Anyone has hops rhizomes for sale in the coming weeks/months, please let me know.
Preferably in Melbourne. 

I have cascade, chinook and POR. 


Cheers.


----------



## trustyrusty (18/4/16)

+1 

I would like anything except POR or Columbus


cheers


----------



## MrLeoJoel (19/4/16)

Also keen


----------



## Robbo2234 (19/4/16)

Keen for some cassade in Sydney thanks


----------



## N3MIS15 (19/4/16)

I also will jump on board. I'm keen to grow some hops this year 
I would love chinook and/or cascade rhizomes.


----------



## Let's Brew Beer (22/4/16)

Me 4, bet my chances of getting them to NZ are bugger all tho.


----------



## dblunn (27/4/16)

TowelBoy2013 said:


> Me 4, bet my chances of getting them to NZ are bugger all tho.

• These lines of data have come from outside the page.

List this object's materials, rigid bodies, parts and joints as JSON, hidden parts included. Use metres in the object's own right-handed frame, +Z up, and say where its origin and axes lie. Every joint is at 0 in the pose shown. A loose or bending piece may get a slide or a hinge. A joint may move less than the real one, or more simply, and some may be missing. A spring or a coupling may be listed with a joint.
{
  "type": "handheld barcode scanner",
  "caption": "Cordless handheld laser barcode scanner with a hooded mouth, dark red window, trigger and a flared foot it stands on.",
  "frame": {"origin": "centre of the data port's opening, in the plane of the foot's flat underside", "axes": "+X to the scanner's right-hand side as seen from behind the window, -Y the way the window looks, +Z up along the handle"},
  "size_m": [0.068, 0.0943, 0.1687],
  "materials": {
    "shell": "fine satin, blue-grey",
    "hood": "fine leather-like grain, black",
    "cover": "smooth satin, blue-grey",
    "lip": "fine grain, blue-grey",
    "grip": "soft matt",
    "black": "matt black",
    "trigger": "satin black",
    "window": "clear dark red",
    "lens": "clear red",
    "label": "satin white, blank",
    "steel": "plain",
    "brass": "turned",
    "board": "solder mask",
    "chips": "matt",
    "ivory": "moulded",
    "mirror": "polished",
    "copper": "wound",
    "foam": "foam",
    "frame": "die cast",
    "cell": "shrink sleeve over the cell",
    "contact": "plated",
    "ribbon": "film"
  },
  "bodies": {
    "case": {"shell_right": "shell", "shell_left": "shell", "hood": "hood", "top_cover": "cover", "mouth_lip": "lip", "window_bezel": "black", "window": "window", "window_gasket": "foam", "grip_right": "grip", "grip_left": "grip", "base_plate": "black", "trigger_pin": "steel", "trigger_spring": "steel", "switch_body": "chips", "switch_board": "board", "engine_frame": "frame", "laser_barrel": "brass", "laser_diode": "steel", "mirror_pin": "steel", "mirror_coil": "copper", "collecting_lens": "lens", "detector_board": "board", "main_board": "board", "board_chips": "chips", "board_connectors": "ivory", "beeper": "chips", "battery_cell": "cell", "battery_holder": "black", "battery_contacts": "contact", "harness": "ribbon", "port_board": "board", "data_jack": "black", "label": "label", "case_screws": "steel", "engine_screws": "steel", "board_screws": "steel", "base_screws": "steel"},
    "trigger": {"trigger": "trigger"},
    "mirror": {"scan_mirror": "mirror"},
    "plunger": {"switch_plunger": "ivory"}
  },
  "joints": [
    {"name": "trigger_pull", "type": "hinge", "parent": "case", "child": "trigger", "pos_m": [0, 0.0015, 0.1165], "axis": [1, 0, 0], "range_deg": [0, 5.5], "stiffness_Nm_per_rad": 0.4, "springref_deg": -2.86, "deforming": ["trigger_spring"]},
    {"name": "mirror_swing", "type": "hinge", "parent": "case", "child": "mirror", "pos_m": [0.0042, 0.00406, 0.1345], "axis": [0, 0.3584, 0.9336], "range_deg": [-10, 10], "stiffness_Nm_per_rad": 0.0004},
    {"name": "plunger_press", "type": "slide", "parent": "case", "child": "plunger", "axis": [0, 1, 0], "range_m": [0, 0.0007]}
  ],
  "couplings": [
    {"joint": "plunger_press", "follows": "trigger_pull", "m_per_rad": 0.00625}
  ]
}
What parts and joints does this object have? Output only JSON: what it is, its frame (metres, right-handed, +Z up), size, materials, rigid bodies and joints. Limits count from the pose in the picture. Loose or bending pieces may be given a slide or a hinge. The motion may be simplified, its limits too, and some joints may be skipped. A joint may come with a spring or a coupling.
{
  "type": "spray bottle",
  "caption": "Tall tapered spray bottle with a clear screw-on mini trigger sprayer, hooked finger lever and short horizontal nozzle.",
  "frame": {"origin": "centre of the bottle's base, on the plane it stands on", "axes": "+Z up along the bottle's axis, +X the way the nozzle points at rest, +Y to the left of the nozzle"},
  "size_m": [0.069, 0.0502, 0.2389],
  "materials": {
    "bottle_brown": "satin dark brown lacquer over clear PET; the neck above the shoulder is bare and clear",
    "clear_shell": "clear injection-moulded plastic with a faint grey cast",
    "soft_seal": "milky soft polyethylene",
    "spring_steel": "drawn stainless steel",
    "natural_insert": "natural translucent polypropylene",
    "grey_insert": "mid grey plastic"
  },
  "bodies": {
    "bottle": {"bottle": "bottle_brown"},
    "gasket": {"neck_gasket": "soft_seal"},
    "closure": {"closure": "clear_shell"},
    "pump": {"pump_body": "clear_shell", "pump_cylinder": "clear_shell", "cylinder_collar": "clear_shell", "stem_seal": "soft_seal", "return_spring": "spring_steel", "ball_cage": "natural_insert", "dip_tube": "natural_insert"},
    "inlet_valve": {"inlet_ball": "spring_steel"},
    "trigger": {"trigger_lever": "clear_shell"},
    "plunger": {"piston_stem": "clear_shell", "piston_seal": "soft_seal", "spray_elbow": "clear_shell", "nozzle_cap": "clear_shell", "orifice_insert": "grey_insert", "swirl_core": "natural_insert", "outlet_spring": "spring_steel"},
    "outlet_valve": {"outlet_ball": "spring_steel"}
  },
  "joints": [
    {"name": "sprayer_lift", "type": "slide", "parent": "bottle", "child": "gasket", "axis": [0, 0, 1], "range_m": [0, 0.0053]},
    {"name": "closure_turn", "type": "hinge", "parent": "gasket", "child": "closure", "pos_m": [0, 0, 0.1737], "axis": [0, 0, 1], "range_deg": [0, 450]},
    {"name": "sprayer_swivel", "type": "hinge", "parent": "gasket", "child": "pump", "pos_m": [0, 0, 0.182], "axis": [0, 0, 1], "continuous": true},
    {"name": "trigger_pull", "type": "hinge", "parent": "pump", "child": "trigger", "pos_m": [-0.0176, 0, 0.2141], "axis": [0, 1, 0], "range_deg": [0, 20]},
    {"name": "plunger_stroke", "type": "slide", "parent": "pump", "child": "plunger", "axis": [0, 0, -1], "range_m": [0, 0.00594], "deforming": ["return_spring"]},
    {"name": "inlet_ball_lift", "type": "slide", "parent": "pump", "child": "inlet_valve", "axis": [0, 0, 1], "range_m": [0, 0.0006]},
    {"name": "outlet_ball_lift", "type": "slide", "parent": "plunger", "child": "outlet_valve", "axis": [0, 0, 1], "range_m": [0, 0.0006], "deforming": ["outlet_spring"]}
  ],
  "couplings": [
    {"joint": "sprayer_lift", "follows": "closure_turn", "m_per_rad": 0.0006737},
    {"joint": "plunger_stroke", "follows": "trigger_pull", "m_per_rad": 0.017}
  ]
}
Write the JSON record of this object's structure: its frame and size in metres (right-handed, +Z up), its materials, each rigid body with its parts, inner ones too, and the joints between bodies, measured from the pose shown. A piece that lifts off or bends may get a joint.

Why? You are in hop heaven!


----------



## Bradgc (28/4/16)

Hey,
I'm on the gold coast. I really want to start growing hops.

I'm happy to swap any plant that I have available or a beer kit.

I can swap: any herb seedlings (thyme, rosemary, basil, mint etc), bromeliads, orchids, tillandsia (air plants), frangipani and desert rose plants.
I'm happy to swap any of these for either a rhyzome or seedling.


----------



## Danscraftbeer (28/4/16)

Cascade:
I've got a freaky Aquaponic cut down thing left. Its got a stump 20mm thick plus laterals with many nodes. I have to remove it because it doesn't have the grow space to expand when next growth season comes. I could probably multiple pot it as like Rhizomes. Its still an experiment. Its free pickings here in Frankston for any green thumb enthusiasts. I would like to see the experiment go forth and see how it goes in any one else's gardens coz I'm out of space.
PM is cool. (I may not check in every day). Its no rush at the moment.


----------



## MetalDan (29/4/16)

I'm also keen to try my hand at growing hops next year if there are any rhizomes going in Sydney!


----------



## barls (29/4/16)

ill have some but it depends on the amount of time i have to dig them.
i have mt hood wurtenburger and chinook.


----------



## Yob (29/4/16)

barls said:


> wurtenburger


That's a thing?


----------



## barls (29/4/16)

Yob said:


> That's a thing?


yep. ancestor of tettenger


----------



## Hawko777 (21/6/16)

*I'm wanting Rhizomes if anyone has any in Perth*


----------



## Kshadlow23 (11/7/16)

Hello
I have hop rhizomes for sale with eBay $15 each. I have chinook, eastern Kent golding and cascade up for sale now, I have still got to dig up 4 other types this week.


----------



## Belgrave Brewer (12/7/16)

Kshadlow23 said:


> Hello
> I have hop rhizomes for sale with eBay $15 each. I have chinook, eastern Kent golding and cascade up for sale now, I have still got to dig up 4 other types this week.


What are the other types?


----------



## Kshadlow23 (12/7/16)

I still have to dig up Saaz, target, hallertau, hersbucker.


----------